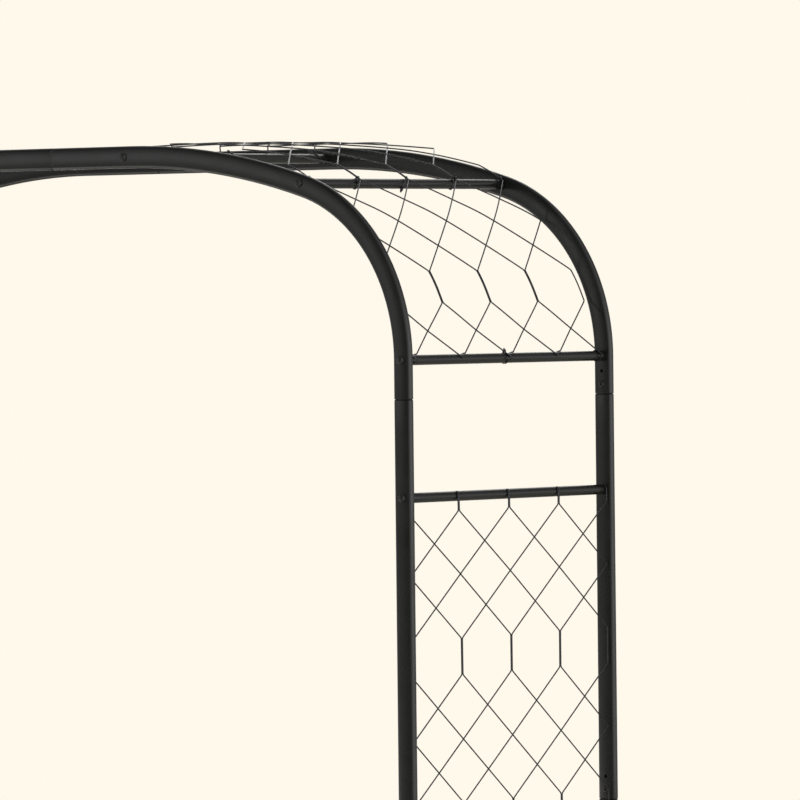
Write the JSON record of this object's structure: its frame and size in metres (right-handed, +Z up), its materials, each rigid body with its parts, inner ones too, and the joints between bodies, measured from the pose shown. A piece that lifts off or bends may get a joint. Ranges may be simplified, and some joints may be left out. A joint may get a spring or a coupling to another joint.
{
  "type": "metal trellis arch",
  "caption": "Wide walk-through garden arch of black oval steel tube with round cross bars and open diamond wire mesh down the sides and round the corners.",
  "frame": {"origin": "middle of the footprint, on the surface that the four feet stand on", "axes": "+X across the walk-through towards the right legs, +Y from the front frame to the back frame, +Z up"},
  "size_m": [1.6714, 0.4706, 2.2177],
  "materials": {
    "powder_coat": "black satin powder coat over steel tube",
    "wire_coat": "black coated steel wire, slightly glossier than the tube",
    "bolt_black": "black coated dome-head screw",
    "foot_plastic": "matte black moulded end cap",
    "tie_nylon": "black nylon cable tie"
  },
  "bodies": {
    "root": {"right_front_leg_lower": "powder_coat", "right_front_leg_middle": "powder_coat", "right_front_leg_upper": "powder_coat", "right_front_arch_short": "powder_coat", "right_front_foot_cap": "foot_plastic", "right_front_ridge_bar_bolt": "bolt_black", "right_front_shoulder_bar_bolt": "bolt_black", "right_front_spring_bar_bolt": "bolt_black", "right_front_high_bar_bolt": "bolt_black", "right_front_low_bar_bolt": "bolt_black", "right_back_leg_lower": "powder_coat", "right_back_leg_middle": "powder_coat", "right_back_leg_upper": "powder_coat", "right_back_arch_long": "powder_coat", "right_back_foot_cap": "foot_plastic", "right_back_ridge_bar_bolt": "bolt_black", "right_back_shoulder_bar_bolt": "bolt_black", "right_back_spring_bar_bolt": "bolt_black", "right_back_high_bar_bolt": "bolt_black", "right_back_low_bar_bolt": "bolt_black", "right_ridge_bar": "powder_coat", "right_shoulder_bar": "powder_coat", "right_spring_bar": "powder_coat", "right_high_bar": "powder_coat", "right_low_bar": "powder_coat", "right_side_mesh": "wire_coat", "right_corner_mesh": "wire_coat", "right_ridge_bar_tie": "tie_nylon", "right_shoulder_bar_tie": "tie_nylon", "right_spring_bar_tie": "tie_nylon", "left_front_leg_lower": "powder_coat", "left_front_leg_middle": "powder_coat", "left_front_leg_upper": "powder_coat", "left_front_arch_long": "powder_coat", "left_front_foot_cap": "foot_plastic", "left_front_ridge_bar_bolt": "bolt_black", "left_front_shoulder_bar_bolt": "bolt_black", "left_front_spring_bar_bolt": "bolt_black", "left_front_high_bar_bolt": "bolt_black", "left_front_low_bar_bolt": "bolt_black", "left_back_leg_lower": "powder_coat", "left_back_leg_middle": "powder_coat", "left_back_leg_upper": "powder_coat", "left_back_arch_short": "powder_coat", "left_back_foot_cap": "foot_plastic", "left_back_ridge_bar_bolt": "bolt_black", "left_back_shoulder_bar_bolt": "bolt_black", "left_back_spring_bar_bolt": "bolt_black", "left_back_high_bar_bolt": "bolt_black", "left_back_low_bar_bolt": "bolt_black", "left_ridge_bar": "powder_coat", "left_shoulder_bar": "powder_coat", "left_spring_bar": "powder_coat", "left_high_bar": "powder_coat", "left_low_bar": "powder_coat", "left_side_mesh": "wire_coat", "left_corner_mesh": "wire_coat", "left_ridge_bar_tie": "tie_nylon", "left_shoulder_bar_tie": "tie_nylon", "left_spring_bar_tie": "tie_nylon"}
  },
  "joints": []
}
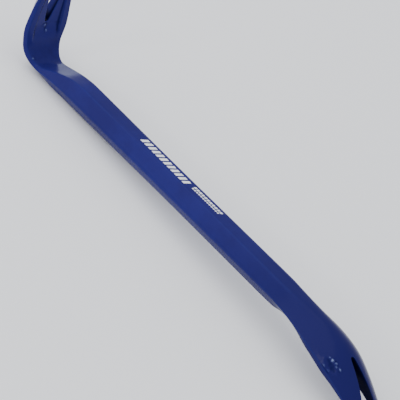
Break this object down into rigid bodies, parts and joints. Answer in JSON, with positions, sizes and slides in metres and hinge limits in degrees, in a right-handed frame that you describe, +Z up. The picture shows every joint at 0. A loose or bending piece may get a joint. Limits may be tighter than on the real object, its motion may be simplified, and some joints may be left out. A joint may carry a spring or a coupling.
{
  "type": "pry bar",
  "caption": "Forged hexagonal pry bar with a hooked, slotted nail claw at one end and a dipped, slotted claw at the other, in glossy blue enamel.",
  "frame": {"origin": "centre of the bounding box's underside: the bar stands on its heel and on its front claw tips", "axes": "+X along the bar from the hooked claw towards the front claw, +Y across the claws, +Z up, the way the hooked claw points; the straight shank leans 3.7 degrees in this stance"},
  "size_m": [0.3082, 0.0294, 0.0537],
  "materials": {
    "enamel": "glossy royal blue enamel over a forged steel surface",
    "print_ink": "thin satin white ink"
  },
  "bodies": {
    "root": {"forged_bar": "enamel", "printed_band": "print_ink", "printed_dashes_upper": "print_ink", "printed_dashes_lower": "print_ink"}
  },
  "joints": []
}
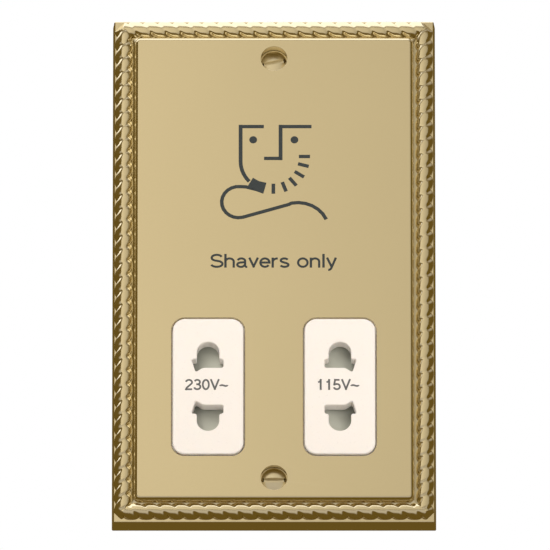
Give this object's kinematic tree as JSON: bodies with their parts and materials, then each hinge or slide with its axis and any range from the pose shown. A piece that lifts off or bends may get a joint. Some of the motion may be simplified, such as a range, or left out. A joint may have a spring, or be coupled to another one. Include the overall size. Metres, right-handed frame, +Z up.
{
  "type": "shaver socket",
  "caption": "Twin shaver socket with a roped brass faceplate, two white shuttered outlets and an isolating transformer in a rear housing.",
  "frame": {"origin": "midway between the two fixing screws, on the wall's surface, which is the plane of the plate's back rim", "axes": "+X to the right seen from the front, +Z up, +Y into the wall; the faceplate faces -Y"},
  "size_m": [0.086, 0.0498, 0.145],
  "materials": {
    "polished_brass": "polished and lacquered",
    "screw_brass": "polished",
    "white_plastic": "smooth urea moulding",
    "shutter_plastic": "satin moulding",
    "carrier_plastic": "satin moulding",
    "contact_bronze": "plain strip",
    "spring_steel": "bright wire",
    "zinc_steel": "zinc plated",
    "core_steel": "varnished laminations",
    "bobbin_nylon": "moulded nylon",
    "winding_copper": "enamelled wire",
    "switch_plastic": "moulded",
    "board_laminate": "bare laminate",
    "housing_plastic": "moulded"
  },
  "bodies": {
    "socket": {"faceplate": "polished_brass", "fixing_screw_top": "screw_brass", "fixing_screw_bottom": "screw_brass", "front_moulding": "white_plastic", "shutter_spring_left": "spring_steel", "shutter_spring_right": "spring_steel", "contact_carrier": "carrier_plastic", "contact_left_upper": "contact_bronze", "contact_left_lower": "contact_bronze", "contact_right_upper": "contact_bronze", "contact_right_lower": "contact_bronze", "micro_switch_left": "switch_plastic", "micro_switch_right": "switch_plastic", "switch_board": "board_laminate", "board_screws": "zinc_steel", "core_e_stack": "core_steel", "core_i_stack": "core_steel", "bobbin": "bobbin_nylon", "primary_winding": "winding_copper", "secondary_winding": "winding_copper", "transformer_clamp": "zinc_steel", "transformer_screws": "zinc_steel", "thermal_cutout": "switch_plastic", "rear_housing": "housing_plastic", "housing_screws": "zinc_steel", "terminal_block": "housing_plastic", "terminal_live": "contact_bronze", "terminal_earth": "contact_bronze", "terminal_neutral": "contact_bronze", "terminal_screws": "zinc_steel", "earth_tag": "contact_bronze"},
    "shutter": {"shutter_bar": "shutter_plastic"},
    "left_plunger": {"plunger_left": "carrier_plastic"},
    "right_plunger": {"plunger_right": "carrier_plastic"}
  },
  "joints": [
    {"name": "shutter_slide", "type": "slide", "parent": "socket", "child": "shutter", "axis": [1, 0, 0], "range_m": [-0.009, 0.009], "stiffness_N_per_m": 120, "deforming": ["shutter_spring_left", "shutter_spring_right"]},
    {"name": "left_plunger_slide", "type": "slide", "parent": "socket", "child": "left_plunger", "axis": [0, 1, 0], "range_m": [0, 0.0034], "stiffness_N_per_m": 250},
    {"name": "right_plunger_slide", "type": "slide", "parent": "socket", "child": "right_plunger", "axis": [0, 1, 0], "range_m": [0, 0.0034], "stiffness_N_per_m": 250}
  ]
}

++++

Work out how many lines of the listing above include "piece". Answer with the number and nothing more.

## Full solution
3